Dr. Shirin Ebadi, Nobel Peace Prize winner in 2003, is scheduled to be the keynote speaker for Mission Week here in February.  The story of her life is an inspiring one. She was the first woman to serve as a judge in Iran, but was removed from her post after the Iranian revolution in 1979, because she is a woman and the revolutionaries thought women should not be judges. In 1992, she was able to obtain a license to practice law, and she has fought for freedom of expression, the rights of women and children, and other human rights.  

The offices of her Human Rights Defender Center in Tehran were raided and closed by Iranian police today, on order of the judiciary:

In a statement, the judiciary said it had ordered the closure of the Human Rights Defenders Centre in Tehran because it did not have the required legal permits, the Mehr news agency reported.
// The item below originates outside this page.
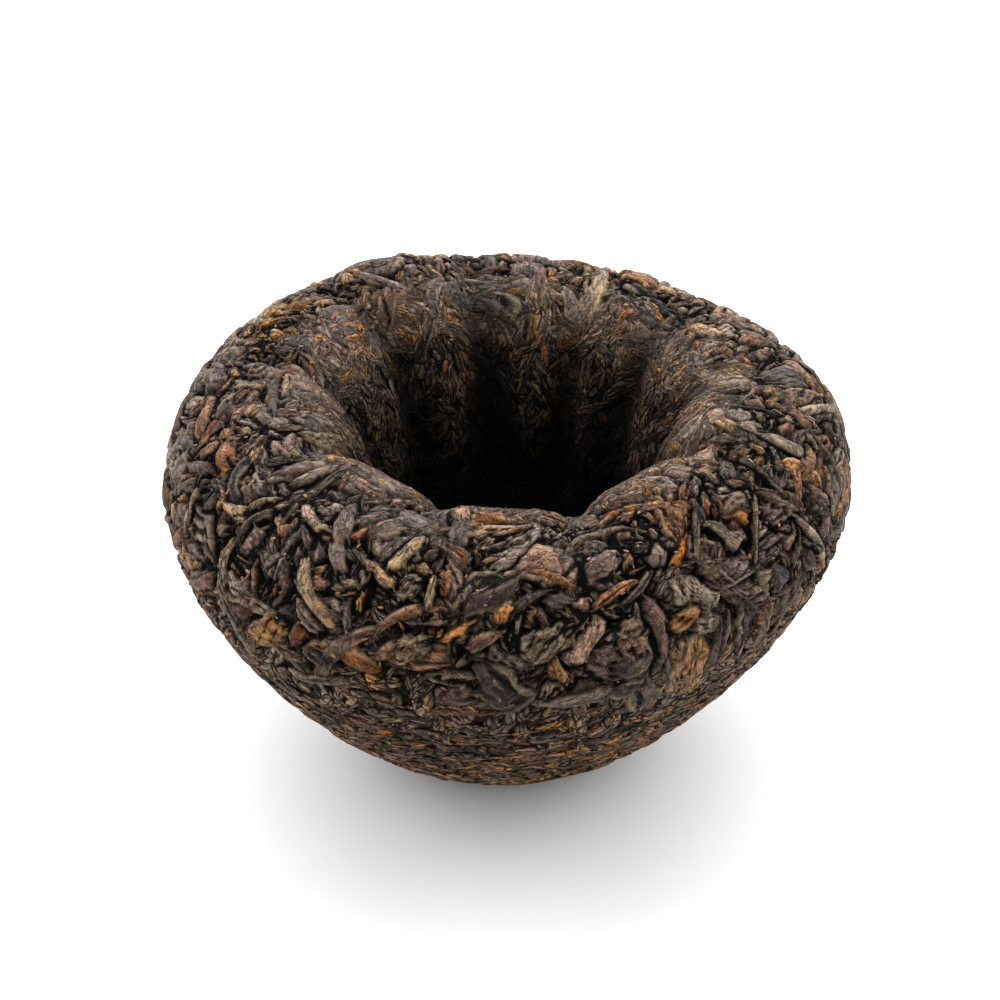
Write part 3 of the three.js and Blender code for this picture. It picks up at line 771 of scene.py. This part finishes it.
def shoulder_places(rng, to, count):
    """Places on the shoulder whose lower edge wanders, with their headings."""
    azimuth, along = between(rng, SHOULDER_FROM, to, count, SHOULDER_TRIES)
    low = np.clip((to - along) / (to - SHOULDER_FROM), 0, 1)
    return azimuth, along + low * waves(EDGE_WAVES, azimuth), any_heading(rng, count, SHOULDER_TRIES)


def lay_strands(name, seed):
    rng = np.random.default_rng(seed)
    leaves(name, leaf, rng, shoulder_places(rng, SHOULDER_TO + 2, STRANDS[name]), bend=0.16,
           length=(6, 15), width=(1.2, 3.6), thick=(0.7, 1.1), stations=19, across=9,
           form=strand_form, blunt=(1.6, 4), tint=leaf_tint, ragged=0.3, taper=(-0.45, 0.45))


lay_strands("rolled_strand", 51)

rng = np.random.default_rng(52)
leaves("crumpled_leaf", leaf, rng, shoulder_places(rng, SHOULDER_TO, CRUMPLED_COUNT), bend=0.10,
       length=(6, 14), width=(2.8, 7.5), thick=(0.6, 1.0), stations=21, across=15,
       form=crumpled_form, blunt=(1.5, 5), tint=leaf_tint, bits=0.15)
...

It had also been “promoting illegal activities such as issuing statements on different occasions, sending letters to domestic and foreign organisations, holding press conferences, meetings and conferences” which created an atmosphere “of media publicity against the establishment in recent years”, the statement added.

An AP article reports that the center was banned last year but had continued to operate.  In that article, Ebadi states in that article that her group was planning on Sunday to honor Taqi Rahwani, who was imprisoned for 17 years after the Iranian revolution, and to celebrate the 60th anniversary of Human Rights Day (which passed on December 10th).